— Я знаю, — проговорил он скорее для себя, нежели для уязвленного Баттеркапа, — знаю эти шаги…
Несколько лет я работал терапевтом в госпитале. Я часто слышал их в тягостные, отравленные формалином ночи, среди стонов смертельно больных.
Они осторожно обходили рыжеватые тени дымоуловителей, ступали плотно, без малейшего резонанса, по длинным коридорам в тусклом мерцании скудных ночников.
Они предшествовали… За стуком этих шагов всегда появлялись носилки, которые санитары в туфлях на войлочной подошве доставляли в больничный морг, — там беспрерывно журчала вода и сквозило жутким холодом.
Мы все — и врачи, и персонал — слышали шаги, но, словно связанные тайной клятвой, никогда не говорили об ЭТОМ. Иногда новичок громко прошепчет молитву, и только… Но каждый раз, когда звучали ЭТИ шаги, мы знали, что произойдет потом, в тишине.
Когда надзиратели Ньюгетской тюрьмы доставали для утренней церемонии черный флаг, пересеченный крупным «N», ЭТИ шаги торжественной, свинцовой поступью направлялись к самой страшной камере.
Доктор Хеллермонд замолчал и вскоре заинтересовался шашками; в бурном океане каждую минуту терпели крушение простые — белые и черные — круглые плоскодонки и шхуны-дамки…
Мистер Глесс Меняет Курс
Мистер Глесс Меняет Курс
В день своего пятидесятилетия Дэвид Глесс отдался воспоминаниям о людях и событиях, так сказать, возвратился в прошлое.
Это нельзя было назвать праздником в прямом смысле: никто ему не подарил ни цветка, ни торта, ни комплимента, да и сам он не позволил себе даже лишнего глотка пива. Недолгие воспоминания резюмировались одной фразой: «Какое все-таки свинство — жизнь!»
Тут в лавку влетела мисс Троссет и напустилась на мистера Глесса: зачем он ей продал красную фасоль, которая никак не желает поджариваться?
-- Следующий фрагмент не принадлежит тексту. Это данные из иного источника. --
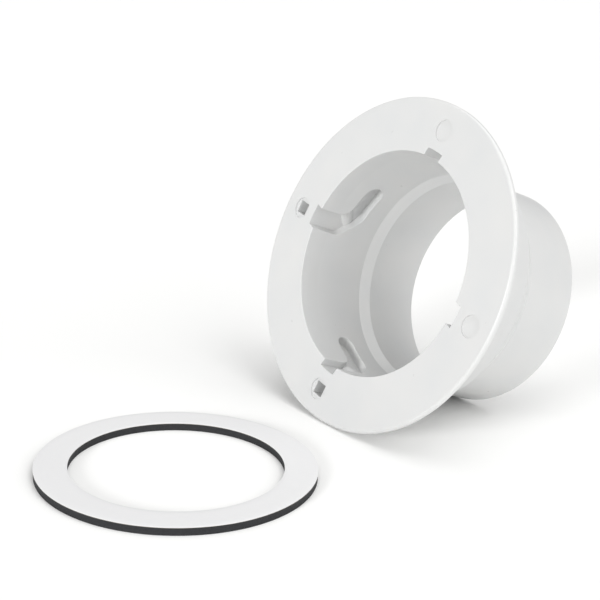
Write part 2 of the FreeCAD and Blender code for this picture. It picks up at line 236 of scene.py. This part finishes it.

Обычно Дэвид Глесс не имел ничего против мисс Троссет — покупательницы скаредной и вечно недовольной, но в этот день, да, как раз в этот среди стольких других, она ему не понравилась. Между тем, вздорная злобная трещотка и не собиралась останавливаться.
— Мне надо купить полфунта риса, но ведь ясно, что он будет весь заплесневелый и в мышином помете! А уж как вы меня обжулите на унции перца!
Бакалейная лавка Дэвида Глесса располагалась между Лавендер Хилл и Клапхэм Коммон на углу кривой улочки, уходящей в мрачный захламленный пустырь. По необъяснимой причине «смог» — этот тяжелый, черный туман Лондона — оседал именно в здешних краях.
И в данный момент безобразная рваная пелена цвета сажи развернулась перед окном: стены старой транспортной конторы на той стороне померкли и пропали из поля зрения.